Objective
Write out exactly the lines from the line with "for thing in" through the line with "points = [vertex.co", including both, and nothing more.

Extracted records
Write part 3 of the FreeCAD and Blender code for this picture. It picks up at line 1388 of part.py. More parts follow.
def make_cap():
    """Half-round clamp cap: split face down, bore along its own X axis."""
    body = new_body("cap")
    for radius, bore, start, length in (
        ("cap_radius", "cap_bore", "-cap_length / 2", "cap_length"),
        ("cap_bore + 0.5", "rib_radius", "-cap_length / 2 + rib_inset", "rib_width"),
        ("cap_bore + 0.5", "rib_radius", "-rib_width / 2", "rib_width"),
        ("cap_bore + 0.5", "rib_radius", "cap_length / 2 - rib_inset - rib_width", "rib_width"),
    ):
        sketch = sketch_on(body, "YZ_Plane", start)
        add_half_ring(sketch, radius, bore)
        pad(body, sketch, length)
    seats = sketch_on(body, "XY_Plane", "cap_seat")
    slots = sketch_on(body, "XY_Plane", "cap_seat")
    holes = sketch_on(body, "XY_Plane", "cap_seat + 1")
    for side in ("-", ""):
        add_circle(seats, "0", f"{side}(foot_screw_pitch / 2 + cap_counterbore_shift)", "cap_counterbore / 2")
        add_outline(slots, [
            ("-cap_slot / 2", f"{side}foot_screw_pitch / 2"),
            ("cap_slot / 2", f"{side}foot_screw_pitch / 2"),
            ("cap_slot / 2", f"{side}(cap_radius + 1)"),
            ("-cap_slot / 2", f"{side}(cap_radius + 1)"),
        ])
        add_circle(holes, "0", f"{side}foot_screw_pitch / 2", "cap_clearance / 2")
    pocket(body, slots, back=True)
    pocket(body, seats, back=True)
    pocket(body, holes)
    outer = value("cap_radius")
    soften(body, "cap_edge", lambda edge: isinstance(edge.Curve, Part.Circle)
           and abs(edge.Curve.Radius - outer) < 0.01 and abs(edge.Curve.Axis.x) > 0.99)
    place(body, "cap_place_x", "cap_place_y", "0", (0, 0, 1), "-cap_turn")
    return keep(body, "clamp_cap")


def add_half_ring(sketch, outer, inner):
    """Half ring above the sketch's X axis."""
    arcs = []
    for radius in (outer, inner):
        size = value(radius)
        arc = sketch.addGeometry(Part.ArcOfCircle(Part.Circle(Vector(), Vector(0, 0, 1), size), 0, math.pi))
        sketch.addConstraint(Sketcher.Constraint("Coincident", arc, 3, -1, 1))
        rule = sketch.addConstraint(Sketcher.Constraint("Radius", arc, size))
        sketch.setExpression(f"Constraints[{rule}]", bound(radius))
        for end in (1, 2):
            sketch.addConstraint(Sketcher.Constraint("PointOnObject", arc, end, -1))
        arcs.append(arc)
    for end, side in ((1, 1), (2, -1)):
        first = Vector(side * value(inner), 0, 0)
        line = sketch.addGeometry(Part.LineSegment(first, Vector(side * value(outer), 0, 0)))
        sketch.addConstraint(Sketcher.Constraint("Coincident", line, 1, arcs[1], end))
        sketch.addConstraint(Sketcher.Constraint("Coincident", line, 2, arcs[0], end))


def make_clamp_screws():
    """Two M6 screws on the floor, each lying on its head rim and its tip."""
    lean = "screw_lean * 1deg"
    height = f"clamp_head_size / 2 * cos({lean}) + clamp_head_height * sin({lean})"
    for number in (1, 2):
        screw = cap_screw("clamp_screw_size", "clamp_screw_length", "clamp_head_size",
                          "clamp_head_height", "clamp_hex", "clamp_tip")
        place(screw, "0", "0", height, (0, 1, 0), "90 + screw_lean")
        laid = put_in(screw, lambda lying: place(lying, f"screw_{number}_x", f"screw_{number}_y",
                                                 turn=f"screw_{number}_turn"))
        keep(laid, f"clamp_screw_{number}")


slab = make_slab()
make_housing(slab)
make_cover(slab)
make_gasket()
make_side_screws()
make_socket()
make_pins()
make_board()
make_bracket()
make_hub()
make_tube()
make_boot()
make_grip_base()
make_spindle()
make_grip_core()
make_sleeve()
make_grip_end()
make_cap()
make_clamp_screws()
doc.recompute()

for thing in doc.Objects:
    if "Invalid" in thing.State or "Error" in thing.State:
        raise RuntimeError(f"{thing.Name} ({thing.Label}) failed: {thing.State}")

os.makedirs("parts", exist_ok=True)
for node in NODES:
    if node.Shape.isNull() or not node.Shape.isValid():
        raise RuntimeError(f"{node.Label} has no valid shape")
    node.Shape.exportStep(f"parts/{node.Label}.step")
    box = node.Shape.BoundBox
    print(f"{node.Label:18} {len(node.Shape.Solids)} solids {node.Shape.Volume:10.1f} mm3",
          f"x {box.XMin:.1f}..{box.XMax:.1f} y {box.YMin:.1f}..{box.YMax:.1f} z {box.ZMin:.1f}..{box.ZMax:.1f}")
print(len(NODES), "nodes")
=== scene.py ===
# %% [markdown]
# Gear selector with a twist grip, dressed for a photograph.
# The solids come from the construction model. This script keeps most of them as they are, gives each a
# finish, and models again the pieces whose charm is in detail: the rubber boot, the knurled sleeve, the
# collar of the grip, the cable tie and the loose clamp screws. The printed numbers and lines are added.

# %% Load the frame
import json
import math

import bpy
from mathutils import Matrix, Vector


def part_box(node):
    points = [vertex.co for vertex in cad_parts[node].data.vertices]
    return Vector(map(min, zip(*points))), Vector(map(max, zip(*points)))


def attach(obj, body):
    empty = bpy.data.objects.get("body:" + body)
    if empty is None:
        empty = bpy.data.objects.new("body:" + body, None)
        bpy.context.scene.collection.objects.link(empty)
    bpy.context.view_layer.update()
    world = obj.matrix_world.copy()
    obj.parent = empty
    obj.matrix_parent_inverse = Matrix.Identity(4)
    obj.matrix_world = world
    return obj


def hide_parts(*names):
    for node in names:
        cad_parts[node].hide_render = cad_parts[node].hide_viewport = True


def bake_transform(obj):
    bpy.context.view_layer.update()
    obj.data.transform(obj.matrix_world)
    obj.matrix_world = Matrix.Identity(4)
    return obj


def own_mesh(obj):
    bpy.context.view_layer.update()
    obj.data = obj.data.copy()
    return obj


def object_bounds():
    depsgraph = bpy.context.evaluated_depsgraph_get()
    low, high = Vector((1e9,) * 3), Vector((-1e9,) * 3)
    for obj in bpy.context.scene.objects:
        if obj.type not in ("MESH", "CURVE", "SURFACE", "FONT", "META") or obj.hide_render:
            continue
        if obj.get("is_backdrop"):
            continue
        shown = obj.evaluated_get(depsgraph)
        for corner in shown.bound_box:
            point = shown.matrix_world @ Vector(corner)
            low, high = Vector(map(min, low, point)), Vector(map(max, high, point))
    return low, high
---
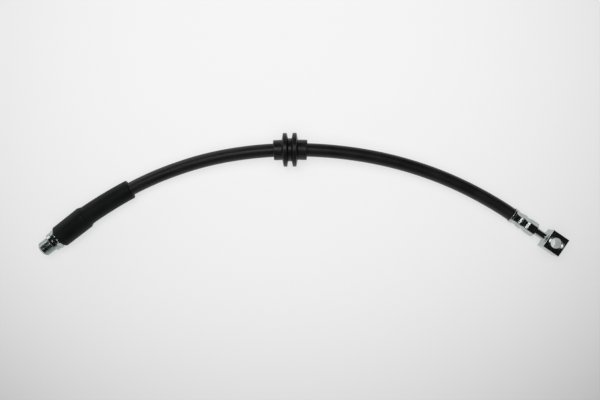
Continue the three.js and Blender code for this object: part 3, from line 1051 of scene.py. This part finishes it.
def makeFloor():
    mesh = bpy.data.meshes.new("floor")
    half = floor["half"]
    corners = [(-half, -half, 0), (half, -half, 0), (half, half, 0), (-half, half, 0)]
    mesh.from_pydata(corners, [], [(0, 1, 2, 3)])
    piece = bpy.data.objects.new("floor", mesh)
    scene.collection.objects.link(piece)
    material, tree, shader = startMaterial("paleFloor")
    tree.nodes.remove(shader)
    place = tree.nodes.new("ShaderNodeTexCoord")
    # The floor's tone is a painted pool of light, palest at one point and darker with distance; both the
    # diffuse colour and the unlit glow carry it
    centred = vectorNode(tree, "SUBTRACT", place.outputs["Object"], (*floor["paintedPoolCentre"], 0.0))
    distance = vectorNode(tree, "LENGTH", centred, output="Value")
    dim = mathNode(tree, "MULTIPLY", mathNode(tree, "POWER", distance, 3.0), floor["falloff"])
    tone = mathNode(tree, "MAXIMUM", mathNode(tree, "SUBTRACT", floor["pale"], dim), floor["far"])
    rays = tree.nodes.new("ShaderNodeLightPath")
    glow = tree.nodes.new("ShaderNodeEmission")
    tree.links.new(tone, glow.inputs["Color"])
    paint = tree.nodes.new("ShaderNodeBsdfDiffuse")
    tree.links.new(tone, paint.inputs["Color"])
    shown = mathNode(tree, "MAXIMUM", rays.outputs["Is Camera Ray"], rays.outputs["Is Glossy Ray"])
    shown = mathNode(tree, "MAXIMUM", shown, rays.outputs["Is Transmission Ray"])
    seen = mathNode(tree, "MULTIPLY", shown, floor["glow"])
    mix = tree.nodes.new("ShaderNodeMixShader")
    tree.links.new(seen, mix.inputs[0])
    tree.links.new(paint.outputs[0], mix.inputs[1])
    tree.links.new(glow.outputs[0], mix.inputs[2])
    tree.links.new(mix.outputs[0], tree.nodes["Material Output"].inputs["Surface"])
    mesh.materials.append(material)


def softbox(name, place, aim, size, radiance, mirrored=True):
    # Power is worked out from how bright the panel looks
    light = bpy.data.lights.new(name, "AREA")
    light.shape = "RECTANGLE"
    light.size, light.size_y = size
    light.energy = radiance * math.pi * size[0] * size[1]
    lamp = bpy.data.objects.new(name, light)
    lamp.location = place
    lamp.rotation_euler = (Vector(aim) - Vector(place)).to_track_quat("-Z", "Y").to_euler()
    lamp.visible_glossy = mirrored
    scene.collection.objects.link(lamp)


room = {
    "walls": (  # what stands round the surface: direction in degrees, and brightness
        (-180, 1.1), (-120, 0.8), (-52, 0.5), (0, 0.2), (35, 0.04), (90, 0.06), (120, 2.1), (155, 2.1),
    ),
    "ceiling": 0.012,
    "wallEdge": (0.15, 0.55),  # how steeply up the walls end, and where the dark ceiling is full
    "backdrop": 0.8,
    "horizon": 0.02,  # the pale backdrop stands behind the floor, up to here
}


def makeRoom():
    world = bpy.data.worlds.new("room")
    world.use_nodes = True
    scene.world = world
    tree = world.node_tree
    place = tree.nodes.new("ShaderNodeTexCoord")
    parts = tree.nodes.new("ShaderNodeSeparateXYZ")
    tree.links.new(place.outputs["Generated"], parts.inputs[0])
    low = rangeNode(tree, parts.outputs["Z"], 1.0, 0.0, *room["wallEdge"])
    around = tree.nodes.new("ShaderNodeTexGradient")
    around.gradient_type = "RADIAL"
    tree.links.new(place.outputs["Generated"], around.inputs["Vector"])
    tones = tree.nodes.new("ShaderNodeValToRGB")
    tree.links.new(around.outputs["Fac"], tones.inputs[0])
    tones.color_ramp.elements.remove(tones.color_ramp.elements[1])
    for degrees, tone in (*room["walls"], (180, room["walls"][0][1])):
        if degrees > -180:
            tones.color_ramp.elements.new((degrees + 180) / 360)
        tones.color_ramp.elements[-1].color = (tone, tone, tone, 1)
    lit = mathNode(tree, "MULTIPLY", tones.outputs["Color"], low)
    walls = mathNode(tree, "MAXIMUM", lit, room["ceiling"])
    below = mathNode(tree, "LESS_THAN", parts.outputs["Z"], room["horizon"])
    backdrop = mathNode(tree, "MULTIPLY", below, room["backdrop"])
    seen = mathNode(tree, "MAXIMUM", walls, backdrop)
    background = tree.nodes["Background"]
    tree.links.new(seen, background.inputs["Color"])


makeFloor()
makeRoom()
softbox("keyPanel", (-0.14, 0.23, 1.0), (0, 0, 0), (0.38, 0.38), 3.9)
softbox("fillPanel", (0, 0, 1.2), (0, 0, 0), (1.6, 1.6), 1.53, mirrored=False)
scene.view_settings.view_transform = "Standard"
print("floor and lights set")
* * *
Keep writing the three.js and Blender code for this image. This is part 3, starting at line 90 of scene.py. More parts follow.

Task output
for thing in doc.Objects:
    if "Invalid" in thing.State or "Error" in thing.State:
        raise RuntimeError(f"{thing.Name} ({thing.Label}) failed: {thing.State}")

os.makedirs("parts", exist_ok=True)
for node in NODES:
    if node.Shape.isNull() or not node.Shape.isValid():
        raise RuntimeError(f"{node.Label} has no valid shape")
    node.Shape.exportStep(f"parts/{node.Label}.step")
    box = node.Shape.BoundBox
    print(f"{node.Label:18} {len(node.Shape.Solids)} solids {node.Shape.Volume:10.1f} mm3",
          f"x {box.XMin:.1f}..{box.XMax:.1f} y {box.YMin:.1f}..{box.YMax:.1f} z {box.ZMin:.1f}..{box.ZMax:.1f}")
print(len(NODES), "nodes")
=== scene.py ===
# %% [markdown]
# Gear selector with a twist grip, dressed for a photograph.
# The solids come from the construction model. This script keeps most of them as they are, gives each a
# finish, and models again the pieces whose charm is in detail: the rubber boot, the knurled sleeve, the
# collar of the grip, the cable tie and the loose clamp screws. The printed numbers and lines are added.

# %% Load the frame
import json
import math

import bpy
from mathutils import Matrix, Vector


def part_box(node):
    points = [vertex.co for vertex in cad_parts[node].data.vertices]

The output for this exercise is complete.